What needs to be done: Copy every line from the data below in which the string "caption" can be found.

Data extract:
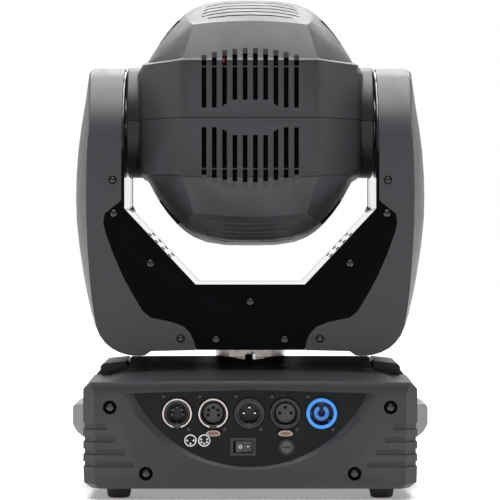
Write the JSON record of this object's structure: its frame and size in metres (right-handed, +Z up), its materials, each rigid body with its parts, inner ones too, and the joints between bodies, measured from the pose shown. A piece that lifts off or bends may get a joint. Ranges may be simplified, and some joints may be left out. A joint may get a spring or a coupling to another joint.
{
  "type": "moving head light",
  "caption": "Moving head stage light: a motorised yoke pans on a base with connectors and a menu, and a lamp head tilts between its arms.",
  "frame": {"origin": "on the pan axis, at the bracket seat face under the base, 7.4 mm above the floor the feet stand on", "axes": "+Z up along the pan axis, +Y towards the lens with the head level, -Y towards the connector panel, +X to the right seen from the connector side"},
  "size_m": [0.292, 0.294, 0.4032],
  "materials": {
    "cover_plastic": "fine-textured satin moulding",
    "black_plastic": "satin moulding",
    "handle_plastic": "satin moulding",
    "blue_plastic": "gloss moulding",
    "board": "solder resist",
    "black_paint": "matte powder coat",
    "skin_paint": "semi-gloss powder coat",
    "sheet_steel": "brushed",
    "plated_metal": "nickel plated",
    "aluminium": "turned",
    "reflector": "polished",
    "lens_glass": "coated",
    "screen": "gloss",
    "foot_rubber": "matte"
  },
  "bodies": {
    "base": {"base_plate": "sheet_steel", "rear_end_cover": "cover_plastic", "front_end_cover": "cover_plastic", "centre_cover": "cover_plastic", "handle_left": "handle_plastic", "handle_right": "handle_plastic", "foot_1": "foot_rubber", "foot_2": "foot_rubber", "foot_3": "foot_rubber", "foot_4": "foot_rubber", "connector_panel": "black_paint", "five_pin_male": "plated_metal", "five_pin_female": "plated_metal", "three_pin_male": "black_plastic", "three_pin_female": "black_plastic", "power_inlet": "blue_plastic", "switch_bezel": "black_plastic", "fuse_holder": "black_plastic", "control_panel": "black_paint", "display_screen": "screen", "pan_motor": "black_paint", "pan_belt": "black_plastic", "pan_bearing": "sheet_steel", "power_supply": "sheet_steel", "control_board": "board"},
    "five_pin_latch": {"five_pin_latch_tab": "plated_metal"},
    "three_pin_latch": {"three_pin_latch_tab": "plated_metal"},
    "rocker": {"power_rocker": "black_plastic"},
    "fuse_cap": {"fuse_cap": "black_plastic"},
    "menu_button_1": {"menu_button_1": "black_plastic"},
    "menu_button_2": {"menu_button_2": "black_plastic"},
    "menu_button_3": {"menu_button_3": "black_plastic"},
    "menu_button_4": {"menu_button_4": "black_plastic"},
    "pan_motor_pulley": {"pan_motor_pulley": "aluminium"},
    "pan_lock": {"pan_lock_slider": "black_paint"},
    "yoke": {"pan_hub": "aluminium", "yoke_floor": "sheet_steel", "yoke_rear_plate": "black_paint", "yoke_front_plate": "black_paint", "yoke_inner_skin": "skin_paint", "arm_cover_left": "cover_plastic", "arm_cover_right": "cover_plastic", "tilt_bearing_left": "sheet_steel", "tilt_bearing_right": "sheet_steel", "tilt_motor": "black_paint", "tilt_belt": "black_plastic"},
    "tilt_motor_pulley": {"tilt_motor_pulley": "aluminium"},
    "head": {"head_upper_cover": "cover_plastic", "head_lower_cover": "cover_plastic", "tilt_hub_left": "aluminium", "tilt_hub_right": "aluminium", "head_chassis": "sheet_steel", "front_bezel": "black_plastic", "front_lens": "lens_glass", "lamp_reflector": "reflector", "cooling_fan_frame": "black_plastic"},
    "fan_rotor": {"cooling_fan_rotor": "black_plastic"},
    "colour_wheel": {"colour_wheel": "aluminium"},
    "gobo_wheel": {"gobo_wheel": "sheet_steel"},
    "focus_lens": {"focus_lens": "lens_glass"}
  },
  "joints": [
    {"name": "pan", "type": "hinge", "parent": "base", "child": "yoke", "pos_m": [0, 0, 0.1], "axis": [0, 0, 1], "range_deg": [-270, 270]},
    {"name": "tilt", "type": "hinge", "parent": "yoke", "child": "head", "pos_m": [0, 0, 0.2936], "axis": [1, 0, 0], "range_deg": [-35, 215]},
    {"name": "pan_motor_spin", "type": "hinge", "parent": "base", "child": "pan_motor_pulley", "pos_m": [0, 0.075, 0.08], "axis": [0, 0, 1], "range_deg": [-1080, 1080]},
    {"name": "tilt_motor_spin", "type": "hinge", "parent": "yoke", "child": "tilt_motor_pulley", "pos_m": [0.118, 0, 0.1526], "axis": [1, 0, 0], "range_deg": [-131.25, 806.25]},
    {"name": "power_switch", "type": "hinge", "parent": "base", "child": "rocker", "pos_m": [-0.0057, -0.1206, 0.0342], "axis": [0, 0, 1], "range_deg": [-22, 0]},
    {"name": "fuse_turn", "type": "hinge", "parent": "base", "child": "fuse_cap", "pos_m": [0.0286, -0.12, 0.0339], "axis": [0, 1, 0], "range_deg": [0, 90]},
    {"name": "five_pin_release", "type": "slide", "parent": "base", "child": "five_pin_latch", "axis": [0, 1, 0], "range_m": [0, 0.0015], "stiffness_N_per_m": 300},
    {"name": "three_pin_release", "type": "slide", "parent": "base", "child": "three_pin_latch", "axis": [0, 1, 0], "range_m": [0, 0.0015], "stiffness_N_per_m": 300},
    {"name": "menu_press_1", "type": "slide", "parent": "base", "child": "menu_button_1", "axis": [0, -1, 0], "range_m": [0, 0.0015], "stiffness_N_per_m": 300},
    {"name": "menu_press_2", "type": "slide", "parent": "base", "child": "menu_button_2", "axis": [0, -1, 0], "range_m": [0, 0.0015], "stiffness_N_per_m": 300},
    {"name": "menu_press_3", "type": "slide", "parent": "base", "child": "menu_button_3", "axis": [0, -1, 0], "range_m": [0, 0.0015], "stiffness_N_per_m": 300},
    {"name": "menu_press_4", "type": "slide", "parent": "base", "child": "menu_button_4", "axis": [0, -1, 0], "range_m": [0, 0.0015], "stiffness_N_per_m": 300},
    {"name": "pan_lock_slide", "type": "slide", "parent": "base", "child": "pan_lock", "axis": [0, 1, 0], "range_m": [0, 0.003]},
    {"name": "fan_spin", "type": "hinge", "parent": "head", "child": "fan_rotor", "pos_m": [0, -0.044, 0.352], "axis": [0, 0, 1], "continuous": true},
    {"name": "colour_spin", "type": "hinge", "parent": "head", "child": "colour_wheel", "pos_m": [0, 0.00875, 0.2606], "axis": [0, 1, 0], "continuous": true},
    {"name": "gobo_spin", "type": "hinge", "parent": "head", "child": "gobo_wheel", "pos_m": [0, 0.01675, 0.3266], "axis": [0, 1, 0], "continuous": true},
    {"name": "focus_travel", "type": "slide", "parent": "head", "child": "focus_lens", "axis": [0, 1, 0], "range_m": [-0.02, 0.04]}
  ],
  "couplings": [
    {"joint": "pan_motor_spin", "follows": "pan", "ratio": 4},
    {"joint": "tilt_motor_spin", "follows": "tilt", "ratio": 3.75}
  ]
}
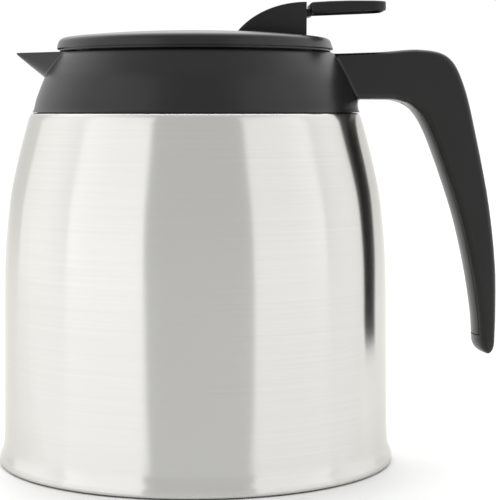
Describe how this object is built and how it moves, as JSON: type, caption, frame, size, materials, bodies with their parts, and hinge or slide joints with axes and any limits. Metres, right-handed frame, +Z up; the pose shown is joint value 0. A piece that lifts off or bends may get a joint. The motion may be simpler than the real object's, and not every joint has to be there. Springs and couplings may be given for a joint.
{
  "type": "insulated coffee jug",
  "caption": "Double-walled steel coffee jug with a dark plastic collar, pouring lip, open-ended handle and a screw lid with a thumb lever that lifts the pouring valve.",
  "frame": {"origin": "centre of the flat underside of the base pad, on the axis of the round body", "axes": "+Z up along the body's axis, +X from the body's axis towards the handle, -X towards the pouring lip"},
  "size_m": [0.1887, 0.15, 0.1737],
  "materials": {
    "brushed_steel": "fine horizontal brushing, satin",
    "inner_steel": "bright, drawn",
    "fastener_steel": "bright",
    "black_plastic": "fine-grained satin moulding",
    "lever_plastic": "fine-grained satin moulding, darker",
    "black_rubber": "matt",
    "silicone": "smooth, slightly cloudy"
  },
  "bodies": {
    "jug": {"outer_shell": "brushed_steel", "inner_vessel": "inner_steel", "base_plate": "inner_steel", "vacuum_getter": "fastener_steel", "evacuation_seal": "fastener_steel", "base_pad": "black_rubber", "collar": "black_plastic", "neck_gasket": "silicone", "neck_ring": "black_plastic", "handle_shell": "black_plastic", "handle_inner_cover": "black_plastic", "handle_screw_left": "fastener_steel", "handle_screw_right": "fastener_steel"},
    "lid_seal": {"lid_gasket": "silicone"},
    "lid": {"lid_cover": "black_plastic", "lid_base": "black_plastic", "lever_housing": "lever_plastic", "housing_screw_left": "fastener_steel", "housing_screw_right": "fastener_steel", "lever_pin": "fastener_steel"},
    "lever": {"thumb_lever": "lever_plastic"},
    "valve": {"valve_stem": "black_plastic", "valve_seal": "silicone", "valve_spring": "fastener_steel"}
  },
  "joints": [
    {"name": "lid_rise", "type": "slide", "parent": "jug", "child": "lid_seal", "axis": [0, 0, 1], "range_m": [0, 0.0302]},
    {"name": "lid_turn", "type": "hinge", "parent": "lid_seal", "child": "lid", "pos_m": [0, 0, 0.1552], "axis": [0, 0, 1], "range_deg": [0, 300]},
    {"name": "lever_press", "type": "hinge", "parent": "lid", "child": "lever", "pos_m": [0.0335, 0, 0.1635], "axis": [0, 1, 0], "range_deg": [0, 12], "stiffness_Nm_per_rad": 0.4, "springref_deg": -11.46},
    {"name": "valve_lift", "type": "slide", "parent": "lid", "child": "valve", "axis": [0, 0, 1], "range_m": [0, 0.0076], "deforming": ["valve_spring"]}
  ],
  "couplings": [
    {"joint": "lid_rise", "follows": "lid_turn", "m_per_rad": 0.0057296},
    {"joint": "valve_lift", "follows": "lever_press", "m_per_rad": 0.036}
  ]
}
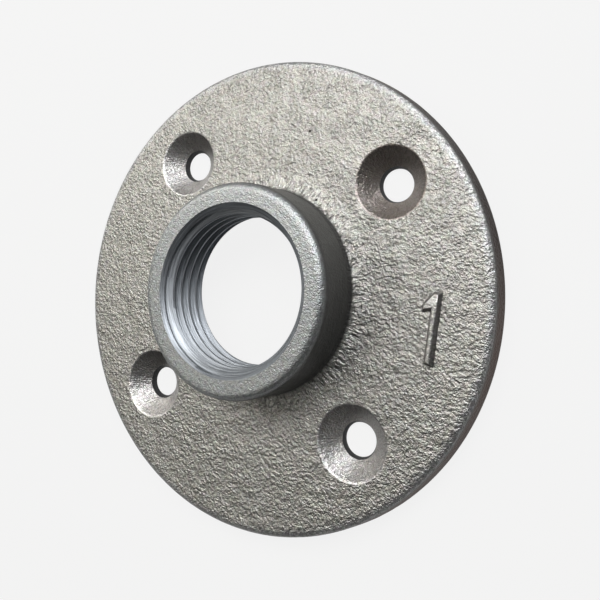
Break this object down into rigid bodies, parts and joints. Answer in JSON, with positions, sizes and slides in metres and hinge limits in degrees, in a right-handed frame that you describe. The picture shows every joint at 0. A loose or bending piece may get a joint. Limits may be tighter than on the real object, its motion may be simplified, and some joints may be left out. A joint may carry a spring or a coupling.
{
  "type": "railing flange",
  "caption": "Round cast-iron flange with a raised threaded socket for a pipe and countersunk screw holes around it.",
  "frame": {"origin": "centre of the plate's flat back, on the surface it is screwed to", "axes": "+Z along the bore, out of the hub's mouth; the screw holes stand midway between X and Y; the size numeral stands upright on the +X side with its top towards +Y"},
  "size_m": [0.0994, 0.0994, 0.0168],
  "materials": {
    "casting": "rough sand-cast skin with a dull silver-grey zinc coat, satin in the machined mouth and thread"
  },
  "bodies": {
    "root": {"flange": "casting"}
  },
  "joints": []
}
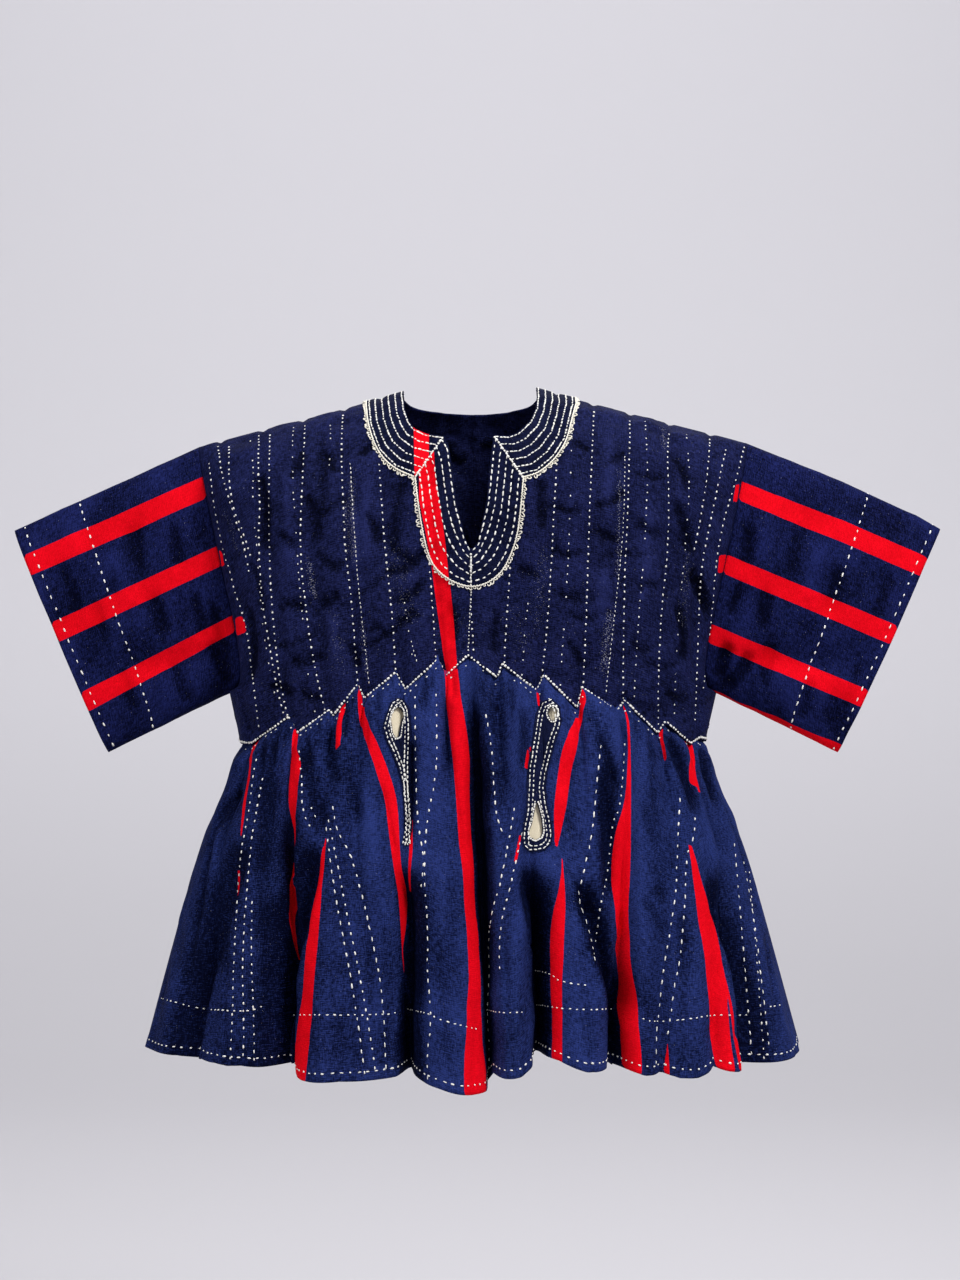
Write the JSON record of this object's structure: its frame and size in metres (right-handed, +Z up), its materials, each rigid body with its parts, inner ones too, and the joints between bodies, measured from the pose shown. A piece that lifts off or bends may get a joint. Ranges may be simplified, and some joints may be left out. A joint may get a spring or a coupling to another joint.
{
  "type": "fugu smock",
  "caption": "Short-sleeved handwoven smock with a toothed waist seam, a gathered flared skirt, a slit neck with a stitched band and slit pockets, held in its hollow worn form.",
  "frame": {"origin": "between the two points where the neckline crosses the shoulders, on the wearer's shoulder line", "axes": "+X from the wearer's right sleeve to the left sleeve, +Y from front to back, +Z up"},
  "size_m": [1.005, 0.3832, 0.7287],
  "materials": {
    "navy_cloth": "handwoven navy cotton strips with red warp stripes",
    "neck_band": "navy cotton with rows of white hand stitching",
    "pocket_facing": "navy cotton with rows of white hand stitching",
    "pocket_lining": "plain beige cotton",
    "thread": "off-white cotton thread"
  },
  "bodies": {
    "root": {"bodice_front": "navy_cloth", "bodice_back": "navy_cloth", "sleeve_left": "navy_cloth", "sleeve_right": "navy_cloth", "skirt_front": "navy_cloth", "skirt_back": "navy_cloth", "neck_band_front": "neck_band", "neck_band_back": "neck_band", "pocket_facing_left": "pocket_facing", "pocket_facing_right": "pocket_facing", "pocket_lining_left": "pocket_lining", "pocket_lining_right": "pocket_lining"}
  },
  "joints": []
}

Response:
  "caption": "Moving head stage light: a motorised yoke pans on a base with connectors and a menu, and a lamp head tilts between its arms.",
Describe how this object is built and how it moves, as JSON: type, caption, frame, size, materials, bodies with their parts, and hinge or slide joints with axes and any limits. Metres, right-handed frame, +Z up; the pose shown is joint value 0. A piece that lifts off or bends may get a joint. The motion may be simpler than the real object's, and not every joint has to be there. Springs and couplings may be given for a joint.
  "caption": "Double-walled steel coffee jug with a dark plastic collar, pouring lip, open-ended handle and a screw lid with a thumb lever that lifts the pouring valve.",
  "caption": "Round cast-iron flange with a raised threaded socket for a pipe and countersunk screw holes around it.",
  "caption": "Short-sleeved handwoven smock with a toothed waist seam, a gathered flared skirt, a slit neck with a stitched band and slit pockets, held in its hollow worn form.",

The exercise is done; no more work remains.